TASK PROMPT: Print out the material that follows word for word.

----------------

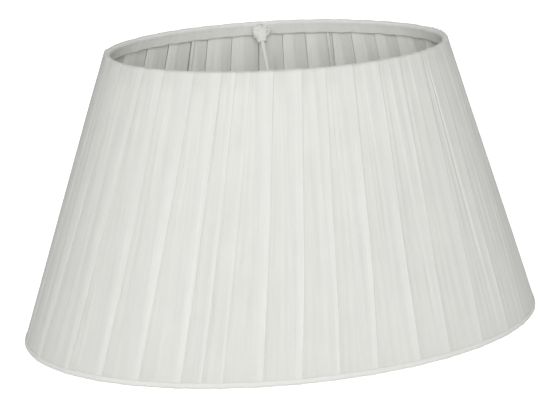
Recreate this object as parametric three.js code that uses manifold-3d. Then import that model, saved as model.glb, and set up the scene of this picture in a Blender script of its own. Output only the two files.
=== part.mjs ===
// An oval lamp shade in pleated chiffon. Two oval wire rings are joined by straight
// struts, two sloping arms carry a flat fitter ring with a lift-out plastic reducer,
// and the pleated cloth cover is hemmed over both rings.
// Millimetres, +Z up, +X along the oval's long axis. The origin is on the ground,
// under the middle of the shade, and the shade stands on its bottom hem.
import * as THREE from 'three';
import { mergeVertices } from 'three/addons/utils/BufferGeometryUtils.js';
import Module from 'manifold-3d';

// The shade over its cloth.
const baseLength = 350;
const baseWidth = 200;
const topLength = 219;
const topWidth = 147;
const height = 191;

// The cloth: pleats lie three layers thick, and a hem is folded round each ring.
const coverThickness = 1;
const hemThickness = 0.8;
const topHemLip = 5;       // height of the top hem on the outside
const topHemTurnIn = 9;    // depth of the top hem on the inside
const bottomHemHeight = 5;

// The wire frame. Each wire is given by its diameter.
const ringWire = 3.2;
const strutWire = 2.4;
const armWire = 3.2;
const strutCount = 6;

// The fitter: a flat steel ring below the top rim, on two arms.
const fitterDrop = 30;     // from the middle of the top ring's wire to the fitter's top face
const fitterBore = 42;
const fitterRingWidth = 7; // of flat steel, round the bore
const fitterThickness = 1.6;
const armBend = 4;         // length on each side of the arm's corner that its bend takes up
const armSetback = 1.5;    // from the fitter's bore to the arm's flat end

// The reducer takes the fitter down to a standard lampholder.
const reducerBore = 29;
const reducerLap = 3.5;    // how far the flange rests on the fitter ring
const reducerWeb = 1.6;
const reducerSpigotDepth = 3.5;
const reducerSpigotWall = 1.8;
const reducerCollarWall = 1.5;
const reducerCollarHeight = 1;

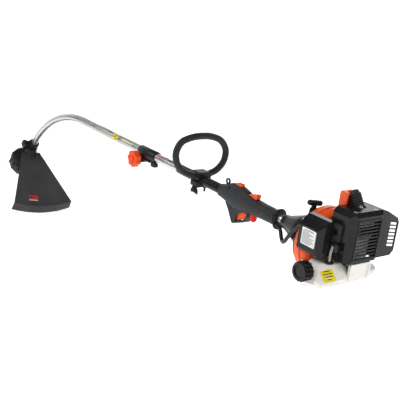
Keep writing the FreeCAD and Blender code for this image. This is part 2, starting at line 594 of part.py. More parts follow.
def build_tank():
    outer = soften(tank_form(0), 5, [UP]).cut(shroud_room(0))
    inside = tank_form(SKIN).cut(shroud_room(SKIN))
    neck = rod(17, V(CAP_CENTRE.x, 78, CAP_CENTRE.z), V(CAP_CENTRE.x, 93,
                                                        CAP_CENTRE.z)).common(above_ground(2.0))
    frame = soften(box((-247.5, -240.5), (-38, 24), (-72, -12)), 4, [ALONG]).common(above_ground(5.0))
    recess = soften(box((-260, -243.4), (-34, 20), (-68, -16)), 3, [ALONG])
    mouth = rod(13.5, V(CAP_CENTRE.x, 76, CAP_CENTRE.z), V(CAP_CENTRE.x, 94, CAP_CENTRE.z))
    hose_hole = rod(6, V(HOSE_X, HOSE_Y, SHOULDER_Z - 10), V(HOSE_X, HOSE_Y, SHOULDER_Z + 10))
    tank = fuse([outer, neck, frame])
    tank = cut(tank, [inside, mouth, hose_hole, recess.cut(above_ground(9.0).cut(recess))])
    pieces["fuel_tank"] = max(tank.Solids, key=lambda solid: solid.Volume)

    rib = rod(3.6, V(CAP_CENTRE.x, 88, CAP_CENTRE.z + CAP_R - 3.6),
              V(CAP_CENTRE.x, 109, CAP_CENTRE.z + CAP_R - 3.6))
    disc = rod(CAP_R - 2.2, V(CAP_CENTRE.x, 87, CAP_CENTRE.z), V(CAP_CENTRE.x, 111, CAP_CENTRE.z))
    cap = fuse([disc] + ring_of(rib, 14, CAP_CENTRE, LEFT))
    cap = cap.cut(rod(17 + GAP, V(CAP_CENTRE.x, 86, CAP_CENTRE.z), V(CAP_CENTRE.x, 93 + GAP, CAP_CENTRE.z)))
    plug = rod(13.5 - GAP, V(CAP_CENTRE.x, 84, CAP_CENTRE.z), V(CAP_CENTRE.x, 95, CAP_CENTRE.z))
    dish = rod(14, V(CAP_CENTRE.x, 108.5, CAP_CENTRE.z), V(CAP_CENTRE.x, 112, CAP_CENTRE.z))
    pieces["fuel_cap"] = cap.fuse(plug).cut(dish)

    grommet = turned([(-5, 0), (-5, 7.5), (-2.7, 7.5), (-2.7, 6 - PLAY), (0.1, 6 - PLAY), (0.1, 10), (4, 8),
                      (4, 0)],
                     V(HOSE_X, HOSE_Y, SHOULDER_Z), UP)
    pieces["tank_grommet"] = grommet.cut(rod(2.75 + PLAY, V(HOSE_X, HOSE_Y, -50), V(HOSE_X, HOSE_Y, 0)))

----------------

FINISHED TASK:
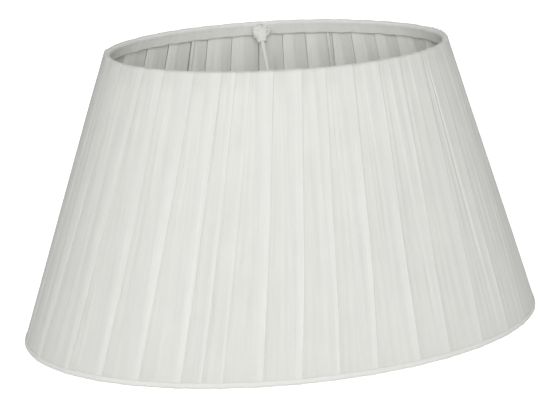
Recreate this object as parametric three.js code that uses manifold-3d. Then import that model, saved as model.glb, and set up the scene of this picture in a Blender script of its own. Output only the two files.
=== part.mjs ===
// An oval lamp shade in pleated chiffon. Two oval wire rings are joined by straight
// struts, two sloping arms carry a flat fitter ring with a lift-out plastic reducer,
// and the pleated cloth cover is hemmed over both rings.
// Millimetres, +Z up, +X along the oval's long axis. The origin is on the ground,
// under the middle of the shade, and the shade stands on its bottom hem.
import * as THREE from 'three';
import { mergeVertices } from 'three/addons/utils/BufferGeometryUtils.js';
import Module from 'manifold-3d';

// The shade over its cloth.
const baseLength = 350;
const baseWidth = 200;
const topLength = 219;
const topWidth = 147;
const height = 191;

// The cloth: pleats lie three layers thick, and a hem is folded round each ring.
const coverThickness = 1;
const hemThickness = 0.8;
const topHemLip = 5;       // height of the top hem on the outside
const topHemTurnIn = 9;    // depth of the top hem on the inside
const bottomHemHeight = 5;

// The wire frame. Each wire is given by its diameter.
const ringWire = 3.2;
const strutWire = 2.4;
const armWire = 3.2;
const strutCount = 6;

// The fitter: a flat steel ring below the top rim, on two arms.
const fitterDrop = 30;     // from the middle of the top ring's wire to the fitter's top face
const fitterBore = 42;
const fitterRingWidth = 7; // of flat steel, round the bore
const fitterThickness = 1.6;
const armBend = 4;         // length on each side of the arm's corner that its bend takes up
const armSetback = 1.5;    // from the fitter's bore to the arm's flat end

// The reducer takes the fitter down to a standard lampholder.
const reducerBore = 29;
const reducerLap = 3.5;    // how far the flange rests on the fitter ring
const reducerWeb = 1.6;
const reducerSpigotDepth = 3.5;
const reducerSpigotWall = 1.8;
const reducerCollarWall = 1.5;
const reducerCollarHeight = 1;

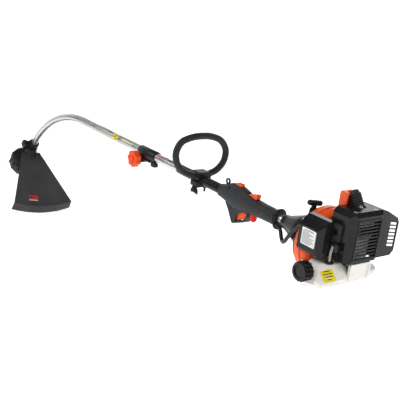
Keep writing the FreeCAD and Blender code for this image. This is part 2, starting at line 594 of part.py. More parts follow.
def build_tank():
    outer = soften(tank_form(0), 5, [UP]).cut(shroud_room(0))
    inside = tank_form(SKIN).cut(shroud_room(SKIN))
    neck = rod(17, V(CAP_CENTRE.x, 78, CAP_CENTRE.z), V(CAP_CENTRE.x, 93,
                                                        CAP_CENTRE.z)).common(above_ground(2.0))
    frame = soften(box((-247.5, -240.5), (-38, 24), (-72, -12)), 4, [ALONG]).common(above_ground(5.0))
    recess = soften(box((-260, -243.4), (-34, 20), (-68, -16)), 3, [ALONG])
    mouth = rod(13.5, V(CAP_CENTRE.x, 76, CAP_CENTRE.z), V(CAP_CENTRE.x, 94, CAP_CENTRE.z))
    hose_hole = rod(6, V(HOSE_X, HOSE_Y, SHOULDER_Z - 10), V(HOSE_X, HOSE_Y, SHOULDER_Z + 10))
    tank = fuse([outer, neck, frame])
    tank = cut(tank, [inside, mouth, hose_hole, recess.cut(above_ground(9.0).cut(recess))])
    pieces["fuel_tank"] = max(tank.Solids, key=lambda solid: solid.Volume)

    rib = rod(3.6, V(CAP_CENTRE.x, 88, CAP_CENTRE.z + CAP_R - 3.6),
              V(CAP_CENTRE.x, 109, CAP_CENTRE.z + CAP_R - 3.6))
    disc = rod(CAP_R - 2.2, V(CAP_CENTRE.x, 87, CAP_CENTRE.z), V(CAP_CENTRE.x, 111, CAP_CENTRE.z))
    cap = fuse([disc] + ring_of(rib, 14, CAP_CENTRE, LEFT))
    cap = cap.cut(rod(17 + GAP, V(CAP_CENTRE.x, 86, CAP_CENTRE.z), V(CAP_CENTRE.x, 93 + GAP, CAP_CENTRE.z)))
    plug = rod(13.5 - GAP, V(CAP_CENTRE.x, 84, CAP_CENTRE.z), V(CAP_CENTRE.x, 95, CAP_CENTRE.z))
    dish = rod(14, V(CAP_CENTRE.x, 108.5, CAP_CENTRE.z), V(CAP_CENTRE.x, 112, CAP_CENTRE.z))
    pieces["fuel_cap"] = cap.fuse(plug).cut(dish)

    grommet = turned([(-5, 0), (-5, 7.5), (-2.7, 7.5), (-2.7, 6 - PLAY), (0.1, 6 - PLAY), (0.1, 10), (4, 8),
                      (4, 0)],
                     V(HOSE_X, HOSE_Y, SHOULDER_Z), UP)
    pieces["tank_grommet"] = grommet.cut(rod(2.75 + PLAY, V(HOSE_X, HOSE_Y, -50), V(HOSE_X, HOSE_Y, 0)))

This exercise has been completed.